Monday, August 31, 2009

A Little Taste of Late Summer



I was thinking last night, as I was cooking a little feast for my family just for the fun of it, that I wish I could bottle up the smells of my summer kitchen to send over the internet to my far away readers. I've been whipping up delicious showcase entrees using the freshest of the fresh veggies from my garden and our CSA farm. It is so very delightful! Here's a few recipes from last night:

Eggplant and Summer Vegetable Gratin

olive oil
2 lbs globe eggplant, preferably on the small size, sliced into 1/2 inch thick rounds
2 large onions, chopped
3 garlic cloves, chopped
1 large bell pepper
2-3 large, ripe tomatoes, skinned and seeded and chopped
10 basil leaves, chopped
1 cup breadcrumbs
1/2 cup parmesan cheese
sausage or other meat (optional)

Oil the eggplant slices and roast in a 425 oven for about 30 minutes, flipping over halfway through.

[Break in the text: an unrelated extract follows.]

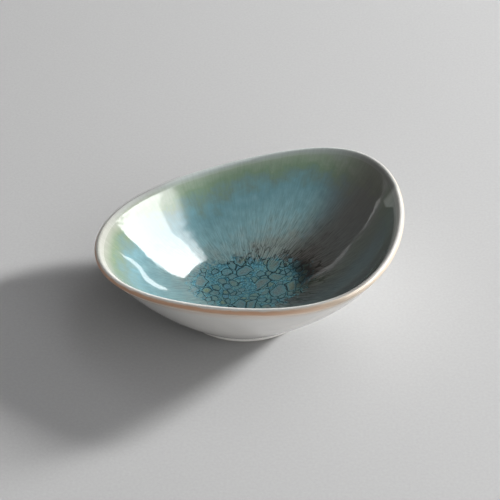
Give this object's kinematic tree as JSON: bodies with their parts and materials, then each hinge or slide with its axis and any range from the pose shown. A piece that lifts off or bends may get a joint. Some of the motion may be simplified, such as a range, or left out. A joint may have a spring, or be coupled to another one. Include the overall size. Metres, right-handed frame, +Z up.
{
  "type": "dip bowl",
  "caption": "Egg-shaped porcelain dip bowl with a tilted, rounded lip and a low foot ring, reactive glaze inside, white glaze outside and an iron band round the lip.",
  "frame": {"origin": "on the table, under the middle of the bowl's length and width", "axes": "+X along the bowl's length, from the low narrow end to the high blunt end, and +Z up out of the well"},
  "size_m": [0.125, 0.1084, 0.0474],
  "materials": {
    "fired_porcelain": "matte",
    "white_glaze": "gloss",
    "iron_glaze": "satin",
    "reactive_glaze": "gloss",
    "crystal_glaze": "gloss"
  },
  "bodies": {
    "root": {"clay_body": "fired_porcelain", "outer_glaze": "white_glaze", "rim_band": "iron_glaze", "inner_glaze": "reactive_glaze", "crystal_pool": "crystal_glaze", "base_glaze": "white_glaze"}
  },
  "joints": []
}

Remove from oven and salt and pepper. Turn the oven down to 325. Meanwhile, saute the onion in 3 tbsp olive oil until it wilts. Add the garlic, stir for a moment, and add the bell pepper and tomato. Cook for a while, stirring every once in a while, until it forms a jam. Turn off the heat and stir in the basil. Layer the eggplant and tomato sauce in thirds in a 2 1/2 quart casserole dish. Cover and bake at 325 for 45 minutes. Moisten the breadcrumbs in olive oil and mix with the parmesan. Uncover the gratin and add the breadcrumb/cheese mixture and bake uncovered for another 25 minutes.


Pear Almond Pudding

1/4 cup honey
1 1/2 cup milk
3 eggs
1 1/2 tsp vanilla
1/2 tsp cinnamon
1/4 tsp salt

4 ripe but firm pears, peeled, cored, and sliced thinly
Crumble topping: 3 tbsp. butter, 1/4 c sugar, 1/2 cup flour, pinch of salt, cinnamon to taste, 1/2 cup chopped almonds, all mixed together.

Mix the first set of ingredients in a blender or with an immersion blender. Place the sliced pears in a 2 quart dish. Pour the pudding liquid mixture over the pears. Top with the crumble. Bake at 325 for approximately 50 minutes, until golden and puffed all over. Serve warm with whipped cream...mmmm.